A second element raised by the AG is the financial support given by the Commission to the ESOs for the drafting of HTSs, as organized by Decision n° 1673/2006/EC of the Commission. It must be recalled that such financial support in 2015 has been equivalent to only 15% for CENELEC and 35% for CEN of their yearly budget devoted to the activities of their Brussels management centre and, as the AG himself recognises, “industry assumes the greater share of the costs of standardisation” (see para. 58 of the Opinion). Stated differently, CEN (and CENELEC) are not financially dependent on the EU financing. Furthermore, once again, there is no reference at all in this Decision to some power of instruction or delegation of powers from the Commission to the ESOs. Similar to the cooperation aspect, financial support is not, in the present case, subordination and does not confer to the CEN the qualification of an EU body within the meaning of Article 267 TFEU.

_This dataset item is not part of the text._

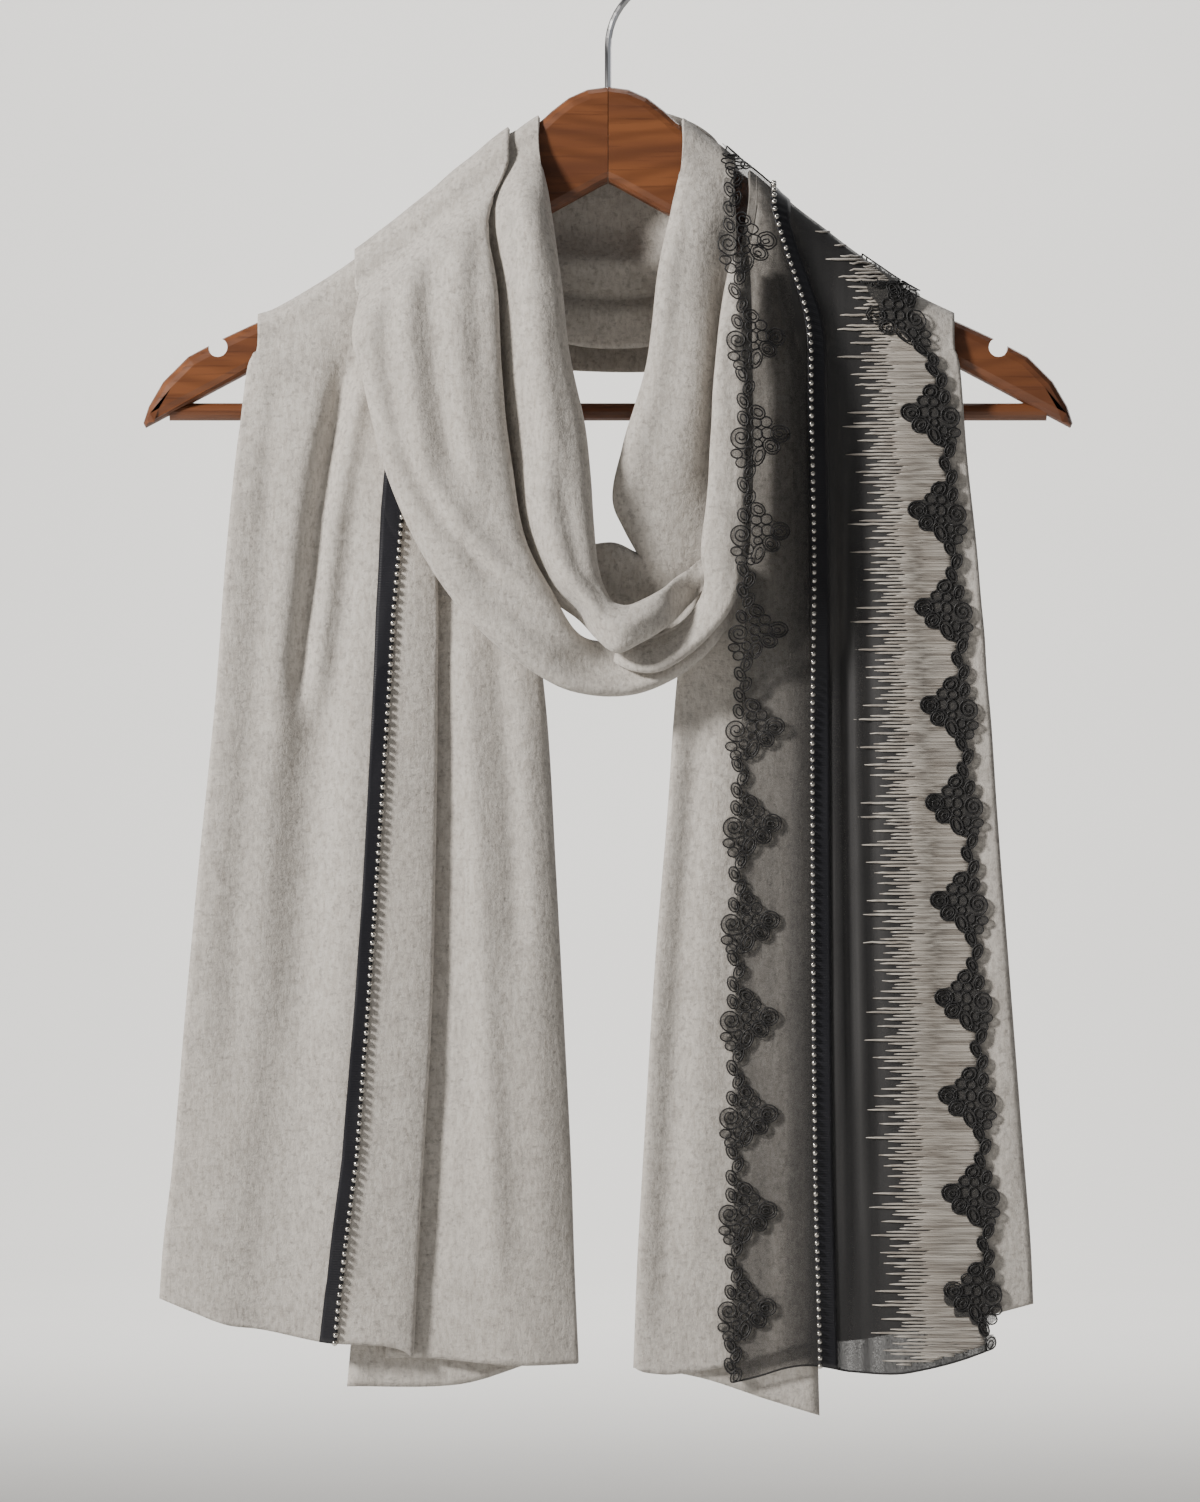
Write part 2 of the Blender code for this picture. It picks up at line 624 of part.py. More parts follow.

Moreover, I have some reservations regarding the specific relevance of the statement that “[t]he private nature of standardisation bodies (in this case, the CEN) does not mean that their activities fall outside the scope of EU law” (see para. 59 of the Opinion). While this is theoretically correct, I believe that such statement is simply not the issue at stake. Otherwise, if we accept to follow this approach, quod non, any private body exercising an activity within the scope of EU law would have to be considered as an EU body within the meaning of Article 267 TFEU. Besides, the AG refers to the travaux préparatoires for Regulation n°1025/2012 (see footnote 44 of the Opinion) to underline that the idea of creating an executive agency for the adoption of the technical standards required by the new approach directives has been rejected. That seems to confirm that the option of an “EU institutionalization” of CEN has been discarded and that it is clearly not a EU body. Furthermore, the AG’s reference to the Grimaldi and Gauweiler cases also support this opinion: only acts, whatever they are, adopted by an EU institution (like a recommendation from the Commission in the first case, and decisions of the Governing Council of the European Central Bank, in the second case) are concerned by Article 267 TFEU.

Last but not least, the same reasoning must prevail regarding the fact that HTSs are producing “legal effects in the internal market” (see para. 62 of the AG Opinion): National bodies, either public or private, adopting (voluntary or compulsory) acts with legal effects in the internal market cannot be considered EU bodies within the meaning of Article 267 TFEU. Otherwise, any national technical regulation or specification which “may create obstacles to the free movement of goods within the internal market”, as referred to by Directive (EU) 2015/1535 (see Article 6), might be referred to the CJEU for a preliminary ruling by a national judge, contrary to the current case-law already referred to above delimitating the scope of Article 267 TFEU to EU provisions and excluding national ones.

Conclusion: striking the right balance

As written in Article 5 of the General Guidelines for the cooperation between the ESOs and the Commission of 28 March 2003, “a transparent legal and political framework for European standardisation as an independent, consensus-oriented and voluntary activity” is a crucial requirement for the success of the entire standardisation process in the interest of the EU internal market. Consequently, the current balance obtained between industry involvement and EU public interest, consisting in a process organised by and for the stakeholders concerned, must be preserved. Paving the way to a re-qualification of the ESOs as EU bodies and of the HTSs they adopted as EU acts, even only for the purpose of preliminary rulings from the CJEU, may not only have an impact on such a balance by introducing another institutional perspective (ESOs as public actors and no longer private ones?) but also open Pandora’s Box (of Article 267 TFEU) for any other private activity connected to EU Law.